While the CFC group election may be beneficial for some taxpayers, its provisions are quite complex and still require tracking of certain entity-level attributes, such as ETI. Taxpayers will want to crunch the numbers to determine if and to what extent the election makes sense for them.
Foreign persons with ECI are also subject to Section 163(j). For these taxpayers—including foreign persons who are partners in a partnership engaged in a U.S. trade or business—the proposed regulations use modified definitions to restrict relevant items to ECI and expenses allocable to ECI and provide coordination rules. For example, under the proposed rules, a foreign corporation would first compute its interest expense allocable to ECI under Section 1.882-5 and then apply Section 163(j) to see how much of that expense may be disallowed.

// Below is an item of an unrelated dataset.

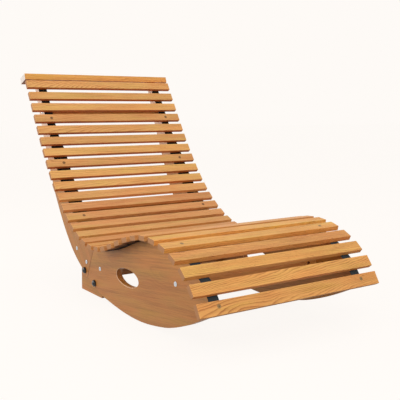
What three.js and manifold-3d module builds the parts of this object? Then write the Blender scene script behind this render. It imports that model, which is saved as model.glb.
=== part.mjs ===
// Rocking chaise lounge in oiled hardwood: two S-shaped side frames, each a
// rocker panel and a backrest board butted together over an inner foot plate,
// five cross rails, and a mat of slats carried on two webbing straps.
// Units are millimetres. +X runs along the slats, -Y is the foot end, +Z is up.
// The floor is z = 0 and the bounding box is centred on x = 0 and y = 0.
import * as THREE from 'three';
import { mergeVertices } from 'three/addons/utils/BufferGeometryUtils.js';
import Module from 'manifold-3d';

const wasm = await Module();
wasm.setup();

// ---------------------------------------------------------------- dimensions
const SLAT_LENGTH = 600;        // overall width of the lounge
const SLAT_THICK = 14.5;
const SLAT_ROUND = 0.9;         // radius on the long edges of a slat
const CAP_DEPTH = 53;           // headrest cap board, front to back
const CAP_THICK = 23;
const CAP_ROUND = 1.2;
const CAP_ANGLE = -17.8;        // degrees, falls towards the back
const CAP_CENTRE = [580.7, 739.0];
const SIDE_X = 239;             // line of the slat screws and the straps
const SIDE_OUT = 250.5;         // outer faces of the side frames
const SIDE_THICK = 20;
const STRAP_THICK = 1.4;
const STRAP_NARROW = 31;        // webbing width at the head and foot
const STRAP_WIDE = 50;          // webbing width through the hollow
const STRAP_OUT = 7;            // how far its outer edge bulges there
const GAP = 0.3;                // clearance between touching pieces
const CENTRE_Y = 1.7463;        // centres the bounding box front to back
const FOOT_THICK = 22;          // inner foot plate
const RAIL_WIDE = 56;
const RAIL_THICK = 22;
const BOLT_HEAD_R = 11;         // black domed bolts
const BOLT_DOME = 9;
const CONNECTOR_HEAD_R = 7;     // silver connector bolts
const BORE_BOLT = 4.5;          // clearance hole for an 8 mm bolt
const BORE_CONNECTOR = 3.7;     // clearance hole for a 6.4 mm connector bolt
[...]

An applicable CFC that has ECI, which is excluded from the CFC group election, would compute its general Section 163(j) limitation under the proposed CFC-related provisions described above, then a portion of any disallowed interest expense would be allocated to the CFC’s ECI, based on the ratio of the CFC’s ECI to its overall ATI.

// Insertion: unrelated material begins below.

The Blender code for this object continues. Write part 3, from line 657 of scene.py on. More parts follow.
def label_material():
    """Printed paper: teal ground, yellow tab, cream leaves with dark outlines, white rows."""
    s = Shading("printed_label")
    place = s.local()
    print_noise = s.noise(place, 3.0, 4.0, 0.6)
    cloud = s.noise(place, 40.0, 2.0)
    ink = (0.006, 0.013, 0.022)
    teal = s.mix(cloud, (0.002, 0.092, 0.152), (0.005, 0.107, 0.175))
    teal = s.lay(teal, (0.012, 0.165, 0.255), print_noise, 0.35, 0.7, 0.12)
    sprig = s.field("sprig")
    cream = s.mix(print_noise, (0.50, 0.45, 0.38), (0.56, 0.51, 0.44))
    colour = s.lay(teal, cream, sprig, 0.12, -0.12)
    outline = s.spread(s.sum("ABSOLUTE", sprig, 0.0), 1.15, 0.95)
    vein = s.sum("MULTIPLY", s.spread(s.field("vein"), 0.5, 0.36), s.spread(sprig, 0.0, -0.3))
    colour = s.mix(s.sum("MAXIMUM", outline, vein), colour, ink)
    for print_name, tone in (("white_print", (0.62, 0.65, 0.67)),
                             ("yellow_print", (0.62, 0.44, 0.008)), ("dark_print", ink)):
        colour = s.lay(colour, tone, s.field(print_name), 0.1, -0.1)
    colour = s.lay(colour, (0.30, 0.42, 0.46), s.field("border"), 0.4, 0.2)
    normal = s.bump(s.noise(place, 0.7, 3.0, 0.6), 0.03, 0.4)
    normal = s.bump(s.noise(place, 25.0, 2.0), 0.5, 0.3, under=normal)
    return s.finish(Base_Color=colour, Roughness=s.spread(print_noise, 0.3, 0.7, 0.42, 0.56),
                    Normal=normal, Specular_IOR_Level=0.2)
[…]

The proposed regulations contain several transition rules for various scenarios involving the pre-TCJA Section 163(j) limitation rules. For taxpayers with disqualified interest under the prior rules, disqualified interest is carried forward and subject to the new Section 163(j) limitation, except to the extent the disqualified interest was allocable to an excepted business. Excess limitation under the old Section 163(j) would not be carried forward to tax years that begin in 2018. Other transition rules address disqualified interest carryforwards for affiliated groups treated as a single taxpayer under the old Section 163(j) and interaction with Section 382.